How much money can I make trading forex?

The percentages being turned over on a yearly and monthly basis by the genuine elite echelon of forex traders are simply remarkable, despite the fact that everyone’s forex trading experience will vary. Most traders will check their margins once a month, so it wouldn’t be uncommon to see a skilled trader make between 5 and 15% each month over the course of a year, with a few months with lower profits thrown in here and there.

It is feasible to trade forex 24 hours a day from Sunday evening to Friday afternoon because forex markets are global in scope. You can start trading in the US on Sunday at 5 p.m. ET when the Australian and Asian markets open and carry on trading when other markets open and close until Friday at 4 p.m. ET. The majority of day traders can reasonably expect success when they trade forex for a few hours each day. Of course, the more time you invest in it, the greater your prospective earnings.

How much you can make trading forex will be determined by a number of varying factors including your experience, skills and sometimes simply your luck. Potential profits will also change depending on your trading strategy, broker conditions and the current state of the economy.
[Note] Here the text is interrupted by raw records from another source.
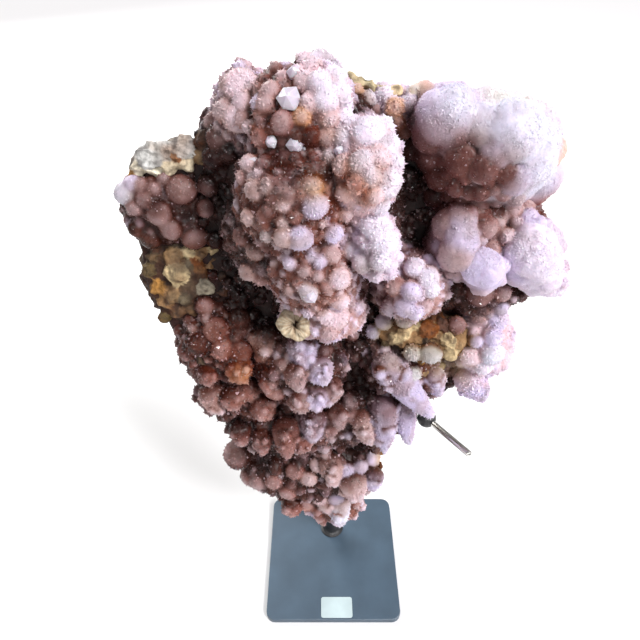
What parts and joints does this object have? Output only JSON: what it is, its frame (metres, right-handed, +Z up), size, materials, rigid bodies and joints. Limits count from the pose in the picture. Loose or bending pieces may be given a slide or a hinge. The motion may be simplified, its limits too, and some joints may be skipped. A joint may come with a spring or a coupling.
{
  "type": "botryoidal quartz specimen on a display stand",
  "caption": "Lilac druzy quartz cluster of grape-like lumps and short pointed fingers on a leaning shield of matrix, held on a dark metal display stand.",
  "frame": {"origin": "middle of the base plate's underside", "axes": "+Z up, -Y towards the front, where the quartz shows its crystals and the label lies, +X to the right as seen from the front"},
  "size_m": [0.2754, 0.1443, 0.4555],
  "materials": {
    "lilac_quartz": "sparkling druzy crystals, lilac to pink, with rust and cream matrix",
    "slate_coated_steel": "satin slate grey coat",
    "black_coated_steel": "satin black coat",
    "bright_steel": "bright, lightly worn",
    "white_paper": "matt, blank"
  },
  "bodies": {
    "root": {"quartz_specimen": "lilac_quartz", "base_plate": "slate_coated_steel", "post": "black_coated_steel", "support_arm": "black_coated_steel", "arm_clamp": "black_coated_steel", "prong": "bright_steel", "price_label": "white_paper"}
  },
  "joints": []
}
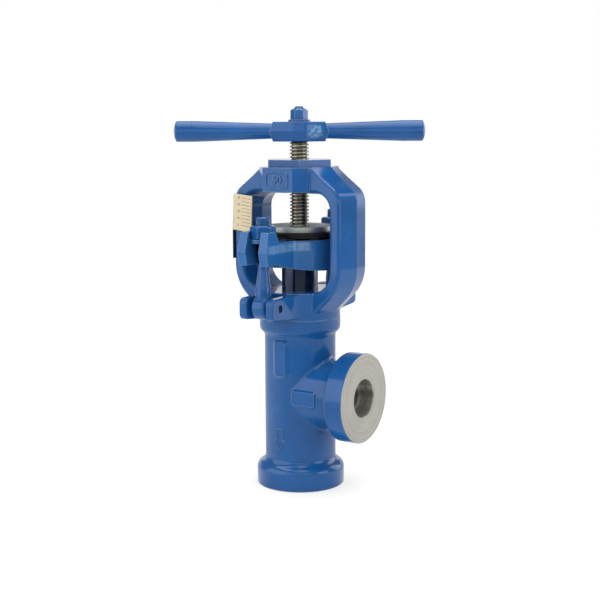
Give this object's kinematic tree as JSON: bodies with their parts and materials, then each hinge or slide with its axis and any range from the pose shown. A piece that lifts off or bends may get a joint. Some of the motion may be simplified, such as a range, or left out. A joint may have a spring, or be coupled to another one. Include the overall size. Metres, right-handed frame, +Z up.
{
  "type": "throttling valve",
  "caption": "Angle-pattern throttling valve with open yoke, T-handle, rising threaded stem, travel indicator, bolted gland and radial stage nozzle.",
  "frame": {"origin": "centre of the outlet face, the face the valve stands on", "axes": "+Z up along the stem, +X out of the inlet branch, -Y the front of the yoke window"},
  "size_m": [0.3196, 0.245, 0.558],
  "materials": {
    "blue_paint": "gloss",
    "pin_steel": "satin",
    "black_steel": "satin",
    "stem_steel": "satin",
    "disc_steel": "satin",
    "gland_steel": "gloss",
    "trim_steel": "satin",
    "bronze": "satin",
    "graphite": "matt",
    "scale_face": "satin"
  },
  "bodies": {
    "valve": {"valve_body": "blue_paint", "seat_gasket": "graphite", "seat_bush": "trim_steel", "nozzle_sleeve_inner": "trim_steel", "nozzle_sleeve_middle": "trim_steel", "nozzle_sleeve_outer": "trim_steel", "stuffing_box_insert": "trim_steel", "body_seal_rings": "graphite", "packing_base_ring": "bronze", "packing_rings": "graphite", "yoke": "blue_paint", "yoke_locking_screw": "black_steel", "thread_bush": "blue_paint", "bush_locking_screw": "black_steel", "swing_bolt_front": "blue_paint", "swing_bolt_rear": "blue_paint", "swing_bolt_pins": "pin_steel", "scale_bracket": "black_steel", "scale_plate": "scale_face", "scale_screws": "black_steel"},
    "plug": {"plug": "trim_steel", "plug_thrust_pad": "trim_steel", "plug_retaining_ring": "trim_steel"},
    "stem": {"stem": "stem_steel", "indicator_disc": "disc_steel", "indicator_collar": "black_steel", "collar_set_screw": "black_steel", "handle": "blue_paint", "handle_washer": "blue_paint", "handle_lock_nut": "blue_paint"},
    "gland": {"gland_flange": "blue_paint", "gland_sleeve": "gland_steel", "gland_washers": "blue_paint"},
    "gland_nut_front": {"gland_nut_front": "blue_paint"},
    "gland_nut_rear": {"gland_nut_rear": "blue_paint"}
  },
  "joints": [
    {"name": "stem_turn", "type": "hinge", "parent": "plug", "child": "stem", "pos_m": [0, 0, 0.5], "axis": [0, 0, 1], "range_deg": [0, 2880]},
    {"name": "plug_lift", "type": "slide", "parent": "valve", "child": "plug", "axis": [0, 0, 1], "range_m": [0, 0.04]},
    {"name": "gland_nut_front_turn", "type": "hinge", "parent": "gland", "child": "gland_nut_front", "pos_m": [0, -0.094, 0.38], "axis": [0, 0, -1], "range_deg": [0, 576]},
    {"name": "gland_nut_rear_turn", "type": "hinge", "parent": "gland", "child": "gland_nut_rear", "pos_m": [0, 0.094, 0.38], "axis": [0, 0, -1], "range_deg": [0, 576]},
    {"name": "gland_take_up", "type": "slide", "parent": "valve", "child": "gland", "axis": [0, 0, -1], "range_m": [0, 0.004], "deforming": ["packing_rings"]}
  ],
  "couplings": [
    {"joint": "plug_lift", "follows": "stem_turn", "m_per_rad": 0.00079577},
    {"joint": "gland_nut_front_turn", "follows": "gland_take_up", "rad_per_m": 2513.3},
    {"joint": "gland_nut_rear_turn", "follows": "gland_take_up", "rad_per_m": 2513.3}
  ]
}
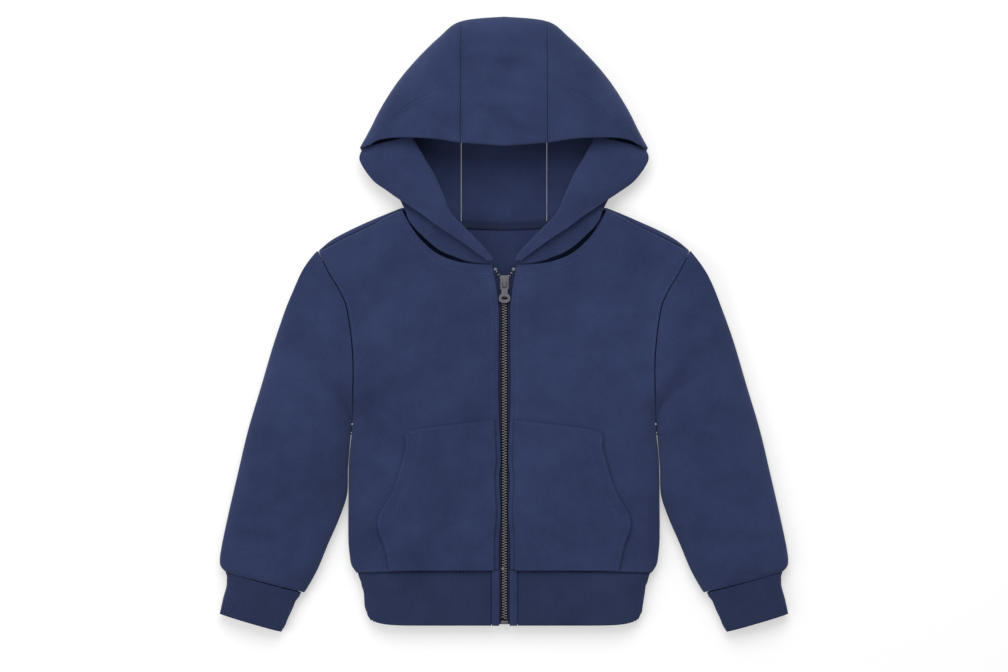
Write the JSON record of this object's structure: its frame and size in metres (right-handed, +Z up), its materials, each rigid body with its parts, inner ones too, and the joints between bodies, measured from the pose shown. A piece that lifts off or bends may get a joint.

Therefore, it is impossible to put a figure on what you will make but remember, you can easily lose money as well.

Conclusion: can forex trading make you rich?

If you think you will wake up rich tomorrow from trading forex, then it is probably not for you. If on the other hand, you are prepared to take the time required to study and learn as much as possible about trading forex, then you might have some success in the long run. Forex trading is a marathon, not a sprint. If you want to get an idea of how much money you can make trading forex, a demo account could be a good place to start. This will allow you to get a feel for the markets without taking any risk. You can practice your trading strategies and build up your confidence until you feel ready to make a commitment.